Located just a stone’s throw from the White House, the restaurant caters to a clientele consisting of Washington insiders and K Street lobbyists.  When they are not seating and serving diplomats, the Grays are busy giving back to the community in a myriad of ways. Since they opened Equinox in 1999, the Gray’s have held cooking demonstrations at local schools, teaching young people about where food comes from and instilling in them the notion that we are what we eat.  Chef Gray also collaborates with White House Assistant Chef Sam Kass to broaden the reach of the Chefs to Schools Program, an initiative to partner interested chefs around the country with elementary schools in an effort to combat childhood obesity.  The Grays have adopted D.C.’s Murch Elementary School, for example.

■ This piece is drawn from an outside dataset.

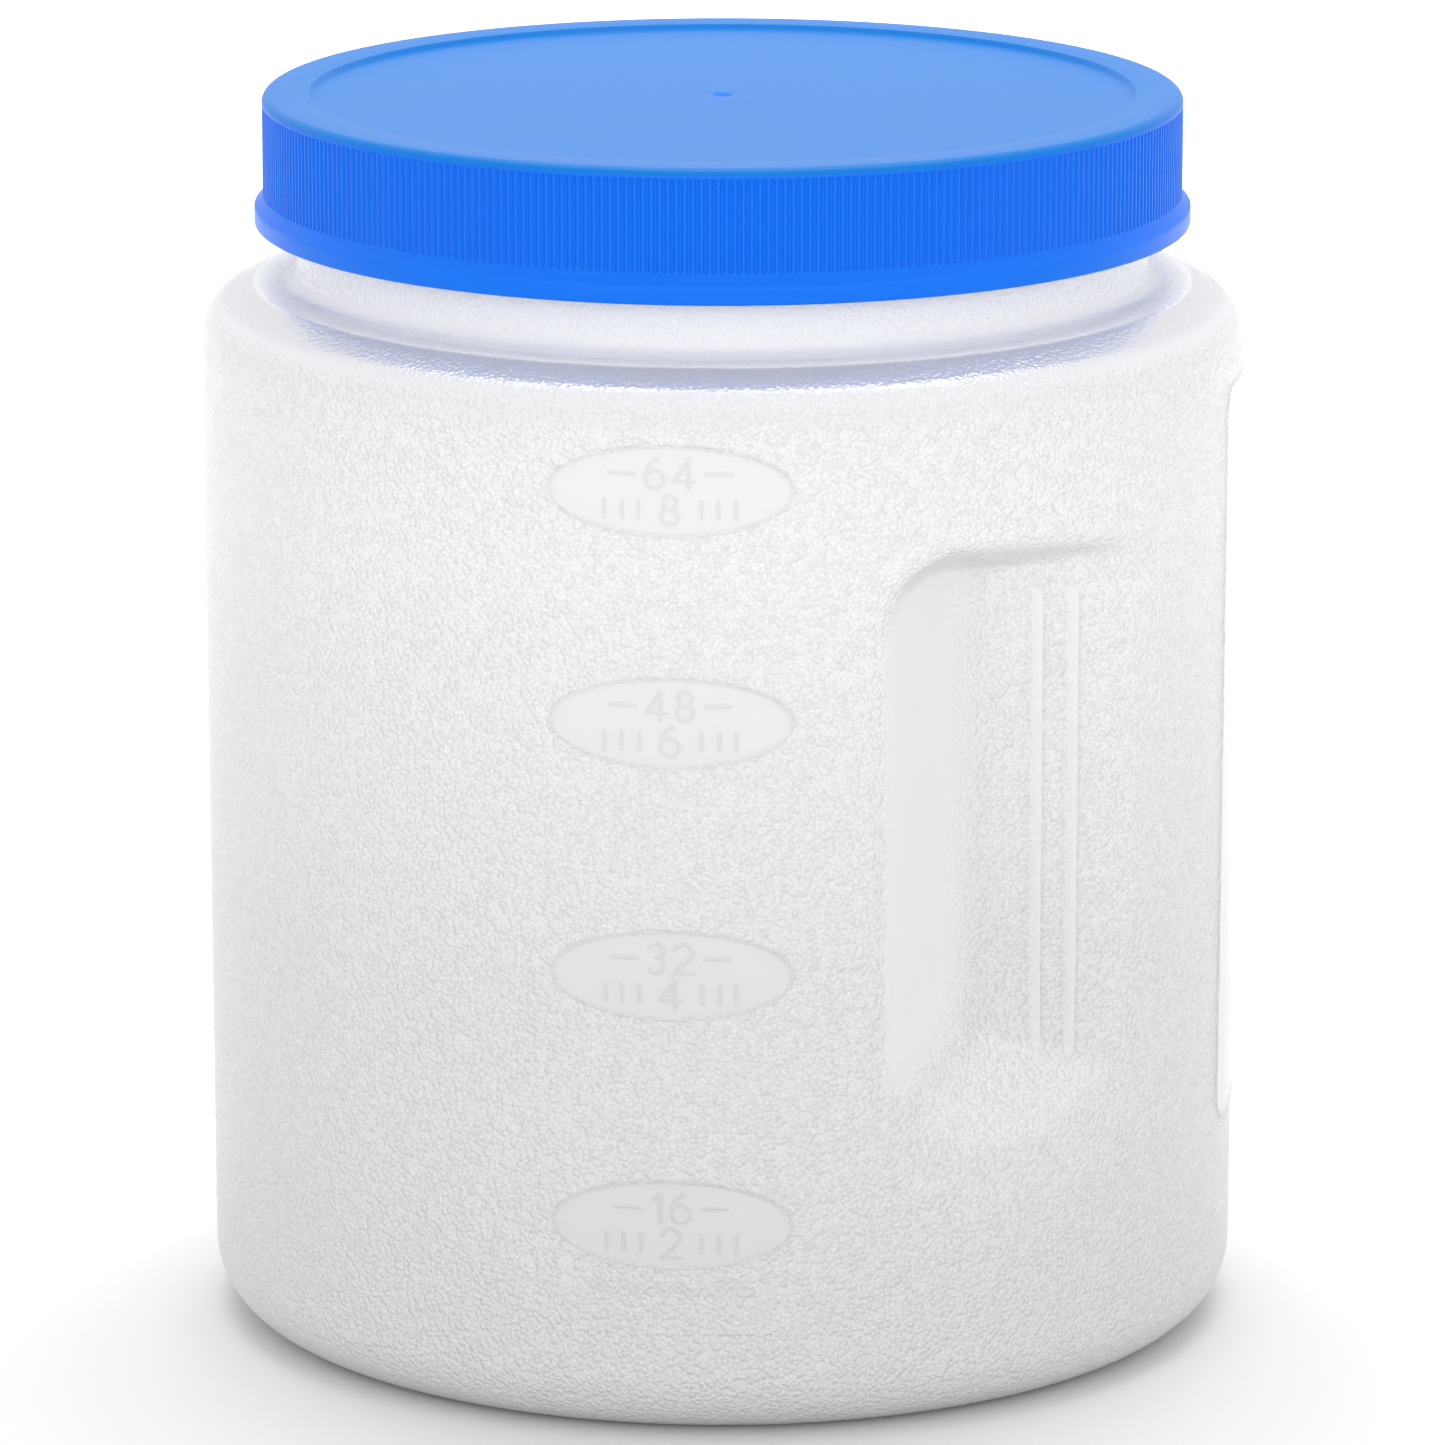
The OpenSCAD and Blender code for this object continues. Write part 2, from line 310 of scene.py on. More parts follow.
def digit_strokes(digit):
    """Polylines of one digit, 1 high, with its width."""
    if digit == "1":
        return [[(0.05, 0.78), (0.3, 1), (0.3, 0)]], 0.35
    if digit == "2":
        return [arc(0.3, 0.7, 0.3, 170, -32, 12) + [(0, 0), (0.62, 0)]], 0.62
    if digit == "3":
        return [arc(0.27, 0.755, 0.245, 155, -90, 12), arc(0.27, 0.265, 0.265, 90, -150, 14)], 0.56
    if digit == "4":
        return [[(0.48, 0), (0.48, 1), (0, 0.27), (0.66, 0.27)]], 0.66
    if digit == "6":
        return [arc(0.31, 0.31, 0.31, 0, 360, 22), arc(0.78, 0.33, 0.78, 180, 118, 8)], 0.64
    if digit == "8":
        return [arc(0.3, 0.765, 0.235, 0, 360, 20), arc(0.3, 0.275, 0.275, 0, 360, 22)], 0.6
    raise ValueError(digit)


def number_strokes(text, x, y, height):
    """Segments of a number centred on x, y."""
    gap = 0.32
    glyphs = [digit_strokes(c) for c in text]
    width = sum(w for _, w in glyphs) + gap * (len(glyphs) - 1)
    left, out = x - width * height / 2, []
    for lines, w in glyphs:
        for line in lines:
            out.append([(left + px * height, y + (py - 0.5) * height) for px, py in line])
        left += (w + gap) * height
    return out, width * height


def mark_strokes(ounces, cups, z):
    """Both rows of a volume mark: ounces between dashes, and cups between ticks."""
    top, low = z + ROW_SHIFT[0], z + ROW_SHIFT[1]
    lines, width = number_strokes(ounces, 0, top, DIGIT_H)
    for side in (-1, 1):
        start = side * (width / 2 + 1.5)
        lines.append([(start, top), (start + side * 3.4, top)])
    more, width = number_strokes(cups, 0, low, DIGIT_H)
    lines += more
    for side in (-1, 1):
        for i in range(3):
            at = side * (width / 2 + 2.9 + 2.3 * i)
            half = DIGIT_H * 0.3
            lines.append([(at, low - half), (at, low + half)])
    return lines


def stroke_distance(x, z, lines):
    """Distance from each point to the nearest of the polylines."""
    best = np.full(x.shape, 99.0)
    for line in lines:
        for (x0, z0), (x1, z1) in zip(line, line[1:]):
            dx, dz = x1 - x0, z1 - z0
            t = np.clip(((x - x0) * dx + (z - z0) * dz) / (dx * dx + dz * dz), 0, 1)
            best = np.minimum(best, np.hypot(x - x0 - t * dx, z - z0 - t * dz))
    return best


WAVE_Z, WAVE_HALF, WAVE_HEIGHT, WAVE_PITCH = 21.6, 10.8, 0.7, 3.6
WAVE_LINE, WAVE_SOFT = 0.56, 0.4


def wave_strokes():
    """A plain wavy line under the lowest mark."""
    x = np.linspace(-WAVE_HALF, WAVE_HALF, 73)
    return [list(zip(x, WAVE_Z + WAVE_HEIGHT * np.sin(x * 2 * math.pi / WAVE_PITCH)))]


def marks_relief(phi, z):
    """Height of the volume marks, and how smooth the surface is there."""
    x = TOP_R * phi
    relief, smooth = np.zeros(x.shape), np.zeros(x.shape)
    for centre, ounces, cups in MARKS:
        rows = np.flatnonzero(np.abs(z[:, 0] - centre) < OVAL_H + 1)
        cols = np.flatnonzero(np.abs(x[0]) < OVAL_W + 1)
        at = np.ix_(rows, cols)
        px, pz = x[at], z[at]
        reach = np.hypot(px / OVAL_W, (pz - centre) / OVAL_H)
        slope = np.hypot(px / OVAL_W ** 2, (pz - centre) / OVAL_H ** 2) / np.maximum(reach, 0.01)
        edge = (reach - 1) / np.maximum(slope, 0.01)
        inside = step(-edge, MARK_SOFT)
        rim = ridge(np.abs(edge), OVAL_LINE / 2, MARK_SOFT)
        strokes = mark_strokes(ounces, cups, centre)
        raised = ridge(stroke_distance(px, pz, strokes), STROKE / 2, MARK_SOFT)
        relief[at] += MARK_RELIEF * (raised * inside + rim) - OVAL_SINK * inside * (1 - rim)
        smooth[at] = np.maximum(smooth[at], np.maximum(inside, rim))
    rows = np.flatnonzero(np.abs(z[:, 0] - WAVE_Z) < 2)
    cols = np.flatnonzero(np.abs(x[0]) < WAVE_HALF + 1)
    at = np.ix_(rows, cols)
    line = ridge(stroke_distance(x[at], z[at], wave_strokes()), WAVE_LINE / 2, WAVE_SOFT)
    relief[at] += MARK_RELIEF * line
    smooth[at] = np.maximum(smooth[at], line)
    return relief, smooth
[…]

The Gray’s are also known for opening and managing farmers’ markets in Washington, D.C., supporting the humane treatment and slaughter of animals, and serving as volunteers on boards, including the Washington Humane Society and the Northwest Little League.  They do all this while raising their son, running Equinox, and starting up new business ventures (e.g. a catering business and a second restaurant called Watershed that is scheduled to open in April 2011.)

Gilda and I have had the privilege of observing Chef Gray cooking with elementary school children in Equinox’s bustling kitchen.


Recently, he graciously taught the children how to make a Dos Gildas recipe (guacamole and totopos) and also showed them how to grill chicken on the line, side-by-side seasoned chefs during a busy lunch hour.   And while we waited for the students to finish their lesson, Ellen Kassoff Gray (who manages the “front of the house” operations) treated us to a plate of delectable risotto arancini and eggplant frites with a spicy rémoulade.




We then sampled the children’s cooking: grilled chicken served atop mascarpone cheese grits infused with adobo chiles and served with haricot verts.  For dessert, a nibble of vanilla bean brioche bread pudding topped with toffee sauce.

Like I said, there are many benefits to living in Washington, D.C.;  namely, good food and good people.